Piecing together a total income is made doubly difficult because Lady Thatcher keeps part of the money for herself and donates part to the Margaret Thatcher Foundation, which was set up to promote her ideas around the world, particularly in Eastern Europe. Its aim was to raise pounds 10m from Thatcher admirers across the globe, but the response has been comparatively disappointing - thanks to the recession, say her friends - so Lady Thatcher has tried to raise money herself from world tours.
The foundation is a private company, which also has a charitable trust. Under regulations introduced by her government to cut red tape for small firms and preserve their competitive secrets, the foundation is not required to make full disclosure of its accounts. The latest set of abbreviated accounts filed with Companies House reveals nothing about the income and expenditure of the foundation, only that it ended the year 1993 with pounds 466,731 in cash and pounds 452,510 in assets.
Even less is known about the charitable fund. "It's a private trust; we can't disclose any details," says Vicky Pulman of the Charities Aid Foundation, which administers the fund. So who scrutinises it to ensure that it spends its money on the purposes set out in its deed of trust? "The Inland Revenue, the Charity Commissioners and the CAF trustees." But the accounts are not available to members of the public, even those who may have made donations. The trust is currently reported to contain around pounds 1m.

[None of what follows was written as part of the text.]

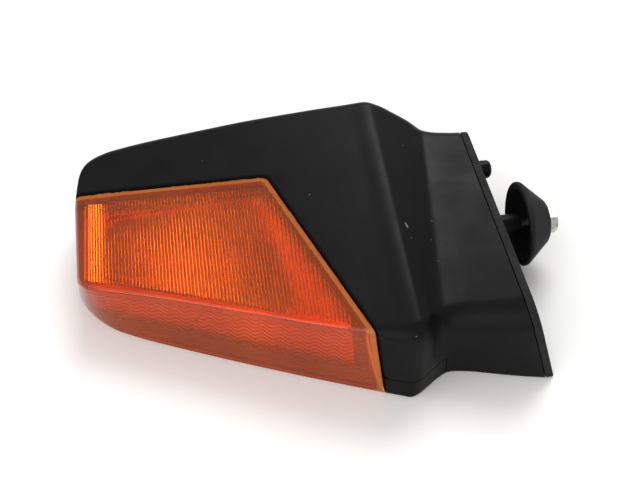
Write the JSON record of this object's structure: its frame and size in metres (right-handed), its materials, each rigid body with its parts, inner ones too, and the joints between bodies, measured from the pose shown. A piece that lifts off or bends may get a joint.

Accounts filed by the foundation's Washington office - which names Mark Thatcher as president of its US branch - are a little more revealing. Last year, Lady Thatcher's admirers gave it pounds 800,000. Of this, only pounds 79,000 (less than 10 per cent) was donated to projects in Eastern Europe. But pounds 158,000 was spent on fund-raising and pounds 57,700 on administration. At the end of 1993, there were net assets of pounds 793,855, with pounds 511,062 invested in blue-chip stocks.
Mark Worthington of the Thatcher Foundation estimates that to date it has raised around pounds 6m. Other informed estimates suggest that the former prime minister herself may have made as much as pounds 30m. The lady may be for earning, but she's not for telling.